>> begin

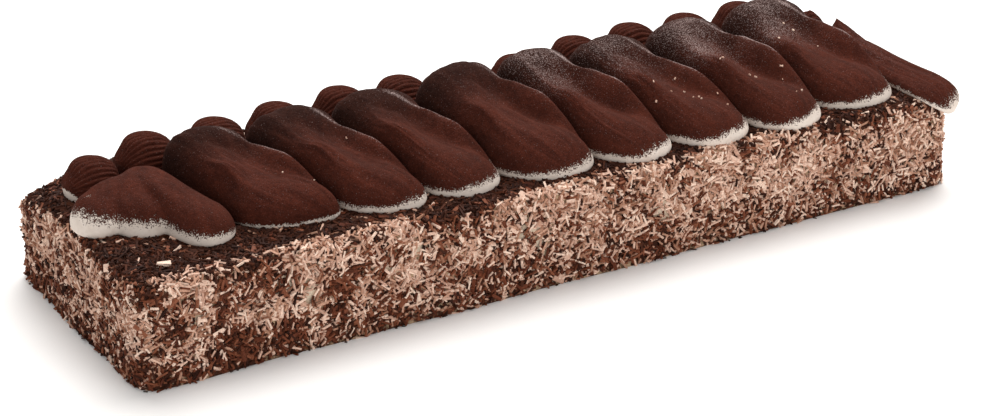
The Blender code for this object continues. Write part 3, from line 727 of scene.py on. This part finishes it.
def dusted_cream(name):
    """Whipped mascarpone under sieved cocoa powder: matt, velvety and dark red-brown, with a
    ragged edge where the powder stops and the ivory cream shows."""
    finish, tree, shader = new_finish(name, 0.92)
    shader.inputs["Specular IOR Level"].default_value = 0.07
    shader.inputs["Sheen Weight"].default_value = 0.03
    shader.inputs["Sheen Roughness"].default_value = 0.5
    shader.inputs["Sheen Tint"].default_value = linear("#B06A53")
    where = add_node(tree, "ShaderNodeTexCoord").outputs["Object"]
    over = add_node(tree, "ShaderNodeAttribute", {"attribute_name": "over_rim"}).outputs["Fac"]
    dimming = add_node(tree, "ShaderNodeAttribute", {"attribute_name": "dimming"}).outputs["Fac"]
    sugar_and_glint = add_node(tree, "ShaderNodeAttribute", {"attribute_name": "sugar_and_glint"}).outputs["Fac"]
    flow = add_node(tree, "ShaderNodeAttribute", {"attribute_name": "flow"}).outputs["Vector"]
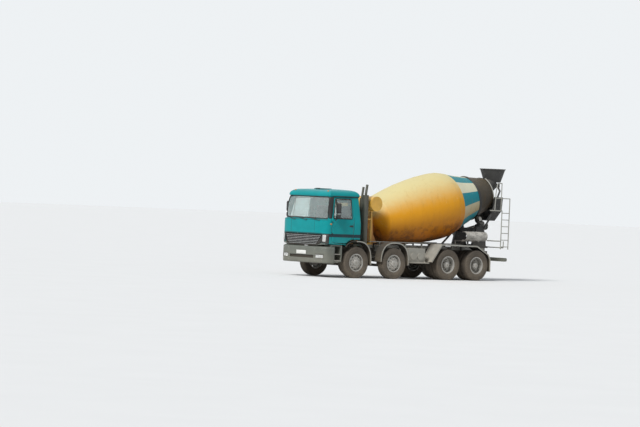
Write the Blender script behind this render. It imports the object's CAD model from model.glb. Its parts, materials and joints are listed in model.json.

>> end

The records above should be duplicated in full, exactly as given.

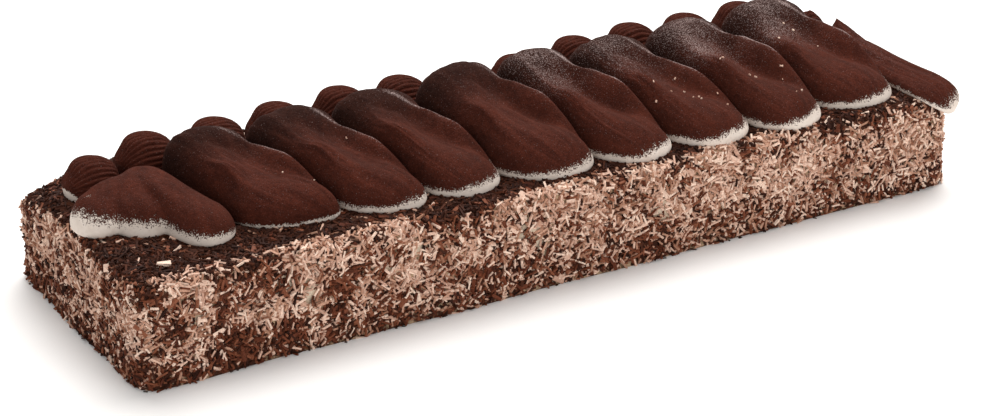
The Blender code for this object continues. Write part 3, from line 727 of scene.py on. This part finishes it.
def dusted_cream(name):
    """Whipped mascarpone under sieved cocoa powder: matt, velvety and dark red-brown, with a
    ragged edge where the powder stops and the ivory cream shows."""
    finish, tree, shader = new_finish(name, 0.92)
    shader.inputs["Specular IOR Level"].default_value = 0.07
    shader.inputs["Sheen Weight"].default_value = 0.03
    shader.inputs["Sheen Roughness"].default_value = 0.5
    shader.inputs["Sheen Tint"].default_value = linear("#B06A53")
    where = add_node(tree, "ShaderNodeTexCoord").outputs["Object"]
    over = add_node(tree, "ShaderNodeAttribute", {"attribute_name": "over_rim"}).outputs["Fac"]
    dimming = add_node(tree, "ShaderNodeAttribute", {"attribute_name": "dimming"}).outputs["Fac"]
    sugar_and_glint = add_node(tree, "ShaderNodeAttribute", {"attribute_name": "sugar_and_glint"}).outputs["Fac"]
    flow = add_node(tree, "ShaderNodeAttribute", {"attribute_name": "flow"}).outputs["Vector"]
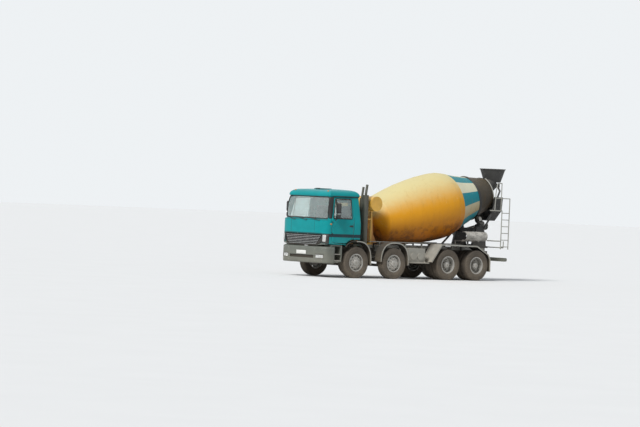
Write the Blender script behind this render. It imports the object's CAD model from model.glb. Its parts, materials and joints are listed in model.json.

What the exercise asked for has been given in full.